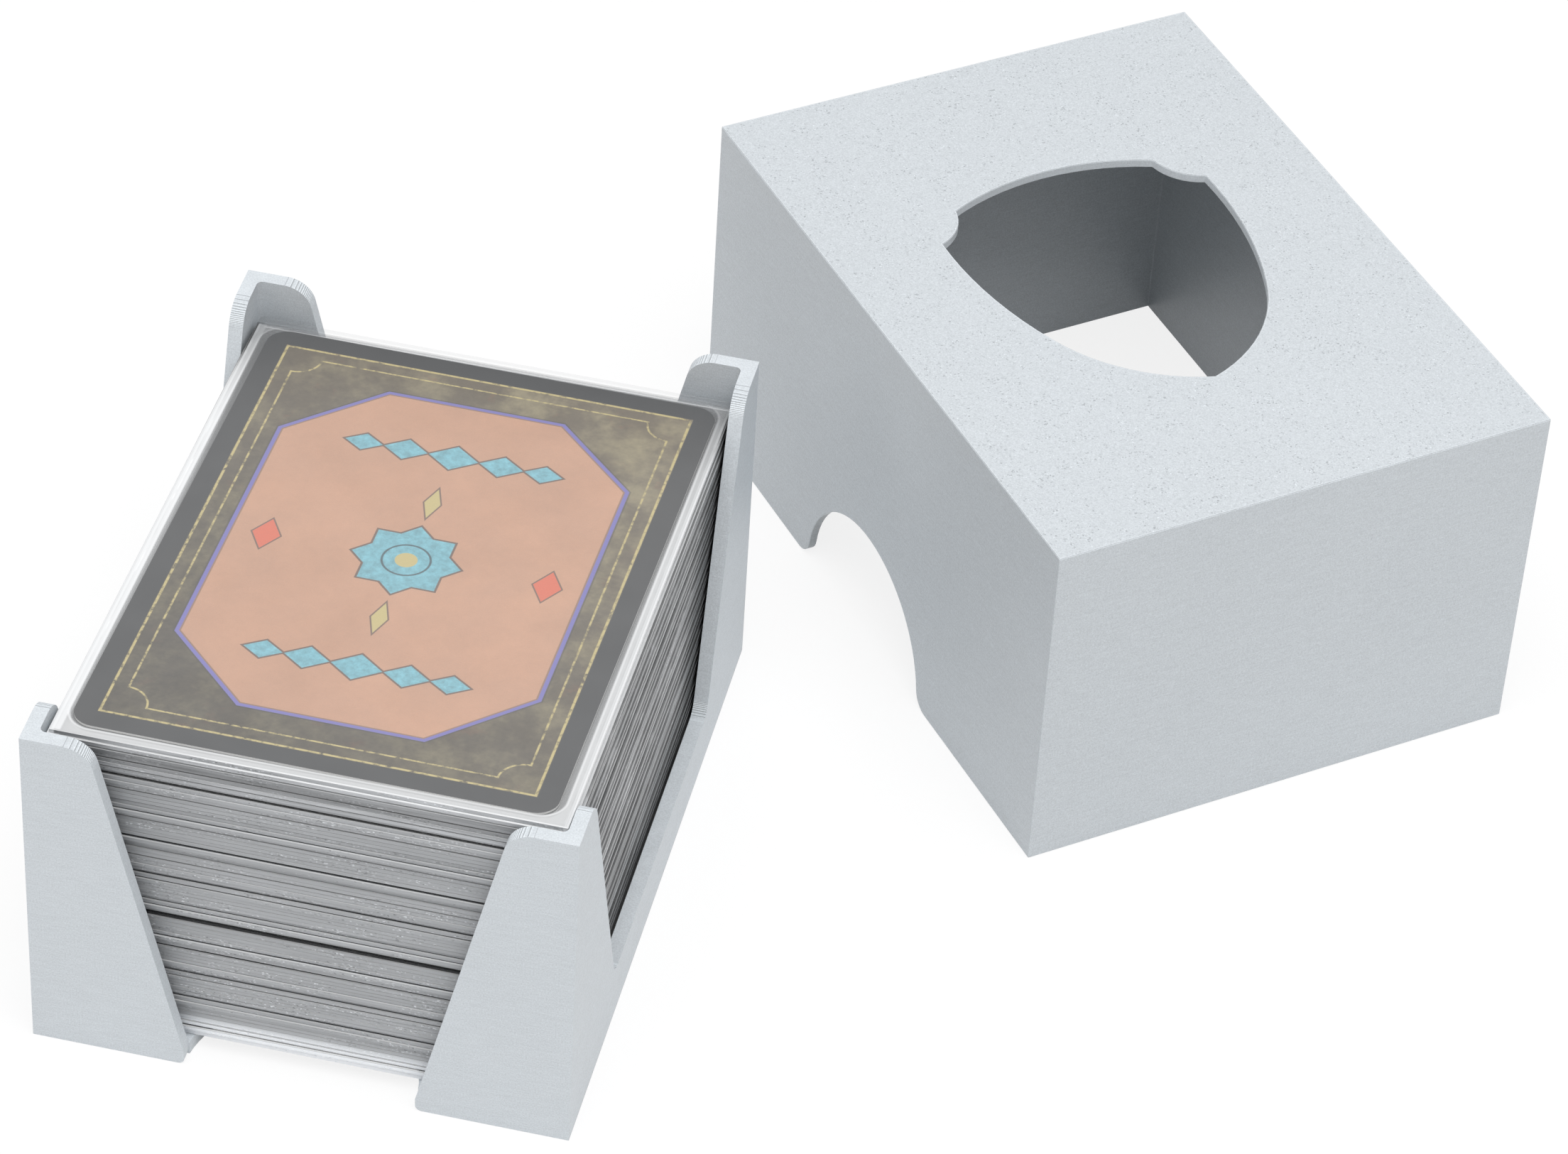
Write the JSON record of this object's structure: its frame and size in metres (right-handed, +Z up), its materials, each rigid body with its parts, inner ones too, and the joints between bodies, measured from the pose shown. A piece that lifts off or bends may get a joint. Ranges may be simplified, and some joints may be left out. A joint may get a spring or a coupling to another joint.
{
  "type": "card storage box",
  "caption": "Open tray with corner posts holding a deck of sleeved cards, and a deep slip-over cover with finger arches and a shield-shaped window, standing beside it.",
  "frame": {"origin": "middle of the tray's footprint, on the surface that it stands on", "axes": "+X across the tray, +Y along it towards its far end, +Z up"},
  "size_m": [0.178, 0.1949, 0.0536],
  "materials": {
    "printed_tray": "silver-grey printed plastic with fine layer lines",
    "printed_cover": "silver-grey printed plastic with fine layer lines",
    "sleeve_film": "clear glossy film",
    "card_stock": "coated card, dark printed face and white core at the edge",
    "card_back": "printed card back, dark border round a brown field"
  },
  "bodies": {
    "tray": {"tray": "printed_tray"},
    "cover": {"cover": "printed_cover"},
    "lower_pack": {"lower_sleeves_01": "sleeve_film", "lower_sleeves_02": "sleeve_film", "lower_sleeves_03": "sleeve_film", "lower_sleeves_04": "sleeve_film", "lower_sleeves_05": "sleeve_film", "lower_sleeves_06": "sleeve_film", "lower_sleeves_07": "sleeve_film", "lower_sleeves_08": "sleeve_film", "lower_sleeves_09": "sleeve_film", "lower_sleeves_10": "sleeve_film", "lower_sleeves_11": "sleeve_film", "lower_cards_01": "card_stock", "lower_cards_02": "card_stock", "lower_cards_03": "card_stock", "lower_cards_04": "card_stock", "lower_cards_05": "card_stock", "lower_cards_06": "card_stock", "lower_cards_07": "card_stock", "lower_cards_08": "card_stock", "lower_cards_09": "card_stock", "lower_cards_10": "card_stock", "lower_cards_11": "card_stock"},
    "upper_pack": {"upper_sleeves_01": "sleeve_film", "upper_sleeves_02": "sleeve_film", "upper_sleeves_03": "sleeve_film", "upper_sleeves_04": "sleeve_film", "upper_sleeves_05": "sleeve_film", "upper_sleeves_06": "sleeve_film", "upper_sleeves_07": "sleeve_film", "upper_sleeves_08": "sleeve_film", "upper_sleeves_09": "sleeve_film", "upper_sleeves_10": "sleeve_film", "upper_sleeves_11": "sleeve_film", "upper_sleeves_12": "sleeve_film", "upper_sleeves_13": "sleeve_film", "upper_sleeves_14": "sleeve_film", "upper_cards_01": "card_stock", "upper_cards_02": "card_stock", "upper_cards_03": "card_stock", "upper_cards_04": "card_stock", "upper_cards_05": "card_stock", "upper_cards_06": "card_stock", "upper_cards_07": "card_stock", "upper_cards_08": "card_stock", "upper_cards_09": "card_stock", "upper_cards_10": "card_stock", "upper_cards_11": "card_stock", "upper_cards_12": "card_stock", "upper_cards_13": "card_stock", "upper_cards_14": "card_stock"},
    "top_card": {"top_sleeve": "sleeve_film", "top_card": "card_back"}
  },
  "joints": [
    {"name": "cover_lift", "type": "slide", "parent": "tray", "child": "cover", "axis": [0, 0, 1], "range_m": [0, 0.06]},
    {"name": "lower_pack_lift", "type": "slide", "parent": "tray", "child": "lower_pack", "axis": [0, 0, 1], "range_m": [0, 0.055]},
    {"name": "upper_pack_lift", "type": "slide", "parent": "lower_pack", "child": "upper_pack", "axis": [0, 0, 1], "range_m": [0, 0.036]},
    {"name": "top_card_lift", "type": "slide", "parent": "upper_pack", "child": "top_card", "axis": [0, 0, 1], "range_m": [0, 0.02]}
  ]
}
+--
## Exercise requirements
Quote the data above in full, changing nothing.

## Full answer
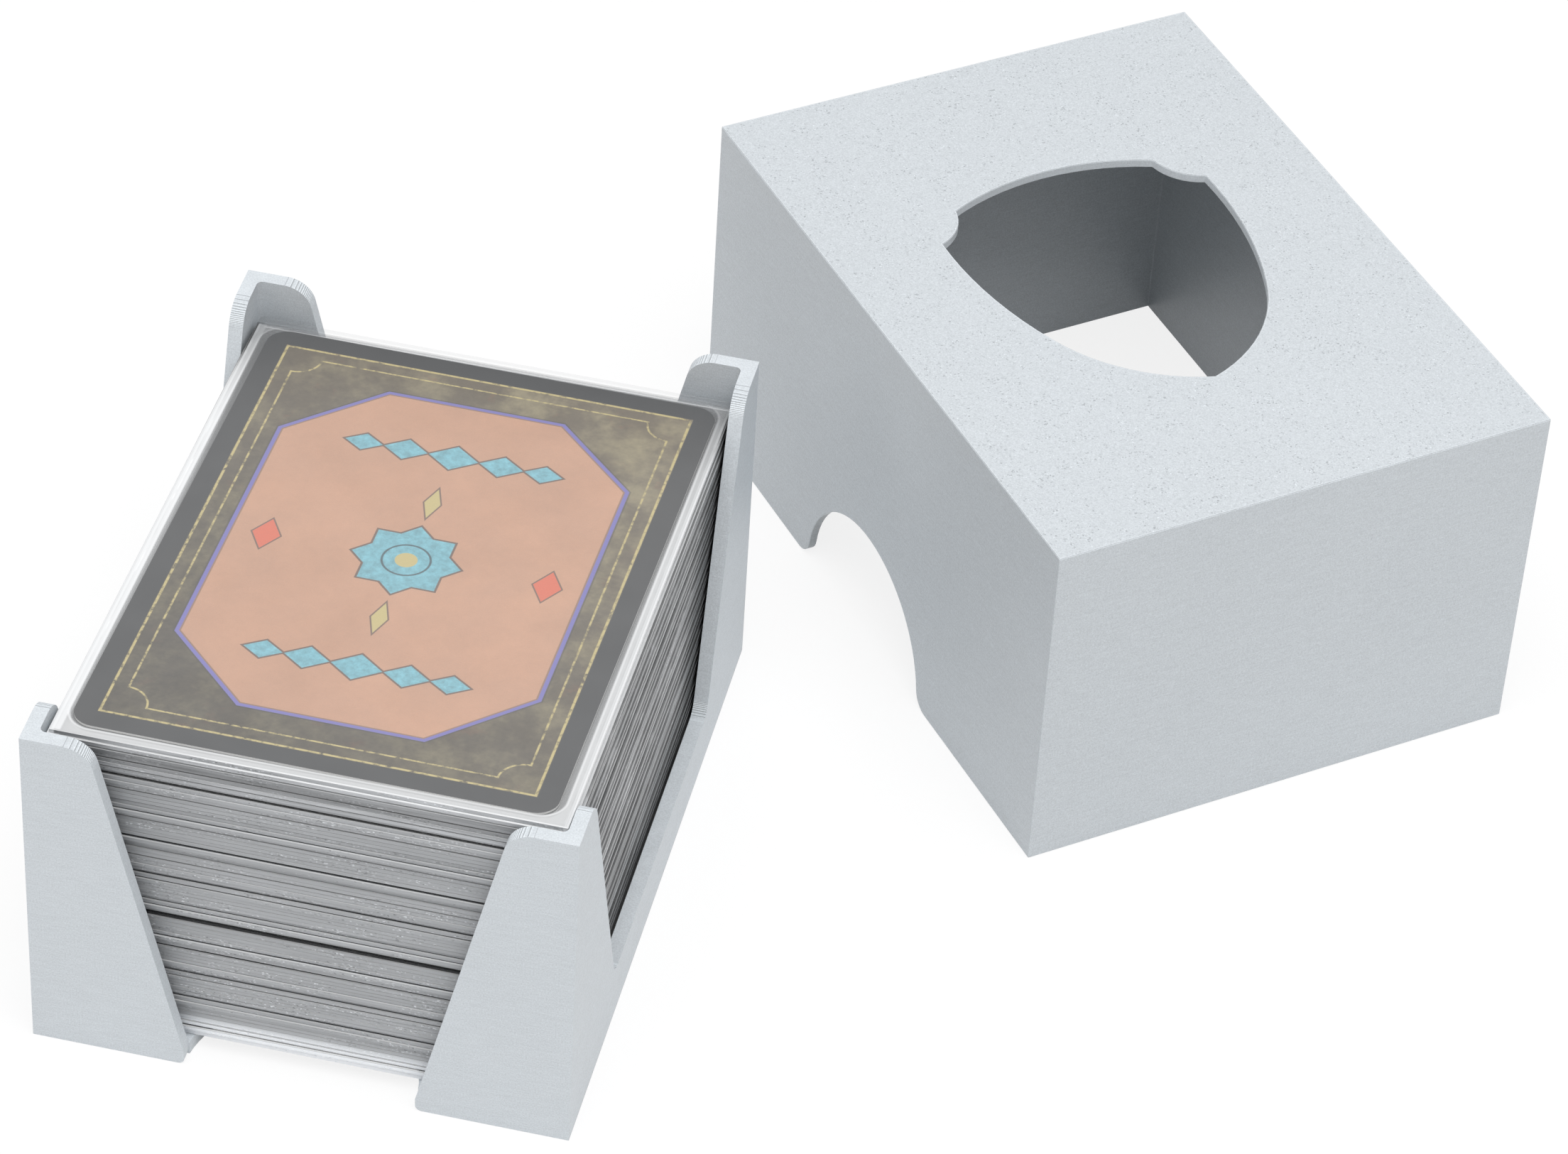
Write the JSON record of this object's structure: its frame and size in metres (right-handed, +Z up), its materials, each rigid body with its parts, inner ones too, and the joints between bodies, measured from the pose shown. A piece that lifts off or bends may get a joint. Ranges may be simplified, and some joints may be left out. A joint may get a spring or a coupling to another joint.
{
  "type": "card storage box",
  "caption": "Open tray with corner posts holding a deck of sleeved cards, and a deep slip-over cover with finger arches and a shield-shaped window, standing beside it.",
  "frame": {"origin": "middle of the tray's footprint, on the surface that it stands on", "axes": "+X across the tray, +Y along it towards its far end, +Z up"},
  "size_m": [0.178, 0.1949, 0.0536],
  "materials": {
    "printed_tray": "silver-grey printed plastic with fine layer lines",
    "printed_cover": "silver-grey printed plastic with fine layer lines",
    "sleeve_film": "clear glossy film",
    "card_stock": "coated card, dark printed face and white core at the edge",
    "card_back": "printed card back, dark border round a brown field"
  },
  "bodies": {
    "tray": {"tray": "printed_tray"},
    "cover": {"cover": "printed_cover"},
    "lower_pack": {"lower_sleeves_01": "sleeve_film", "lower_sleeves_02": "sleeve_film", "lower_sleeves_03": "sleeve_film", "lower_sleeves_04": "sleeve_film", "lower_sleeves_05": "sleeve_film", "lower_sleeves_06": "sleeve_film", "lower_sleeves_07": "sleeve_film", "lower_sleeves_08": "sleeve_film", "lower_sleeves_09": "sleeve_film", "lower_sleeves_10": "sleeve_film", "lower_sleeves_11": "sleeve_film", "lower_cards_01": "card_stock", "lower_cards_02": "card_stock", "lower_cards_03": "card_stock", "lower_cards_04": "card_stock", "lower_cards_05": "card_stock", "lower_cards_06": "card_stock", "lower_cards_07": "card_stock", "lower_cards_08": "card_stock", "lower_cards_09": "card_stock", "lower_cards_10": "card_stock", "lower_cards_11": "card_stock"},
    "upper_pack": {"upper_sleeves_01": "sleeve_film", "upper_sleeves_02": "sleeve_film", "upper_sleeves_03": "sleeve_film", "upper_sleeves_04": "sleeve_film", "upper_sleeves_05": "sleeve_film", "upper_sleeves_06": "sleeve_film", "upper_sleeves_07": "sleeve_film", "upper_sleeves_08": "sleeve_film", "upper_sleeves_09": "sleeve_film", "upper_sleeves_10": "sleeve_film", "upper_sleeves_11": "sleeve_film", "upper_sleeves_12": "sleeve_film", "upper_sleeves_13": "sleeve_film", "upper_sleeves_14": "sleeve_film", "upper_cards_01": "card_stock", "upper_cards_02": "card_stock", "upper_cards_03": "card_stock", "upper_cards_04": "card_stock", "upper_cards_05": "card_stock", "upper_cards_06": "card_stock", "upper_cards_07": "card_stock", "upper_cards_08": "card_stock", "upper_cards_09": "card_stock", "upper_cards_10": "card_stock", "upper_cards_11": "card_stock", "upper_cards_12": "card_stock", "upper_cards_13": "card_stock", "upper_cards_14": "card_stock"},
    "top_card": {"top_sleeve": "sleeve_film", "top_card": "card_back"}
  },
  "joints": [
    {"name": "cover_lift", "type": "slide", "parent": "tray", "child": "cover", "axis": [0, 0, 1], "range_m": [0, 0.06]},
    {"name": "lower_pack_lift", "type": "slide", "parent": "tray", "child": "lower_pack", "axis": [0, 0, 1], "range_m": [0, 0.055]},
    {"name": "upper_pack_lift", "type": "slide", "parent": "lower_pack", "child": "upper_pack", "axis": [0, 0, 1], "range_m": [0, 0.036]},
    {"name": "top_card_lift", "type": "slide", "parent": "upper_pack", "child": "top_card", "axis": [0, 0, 1], "range_m": [0, 0.02]}
  ]
}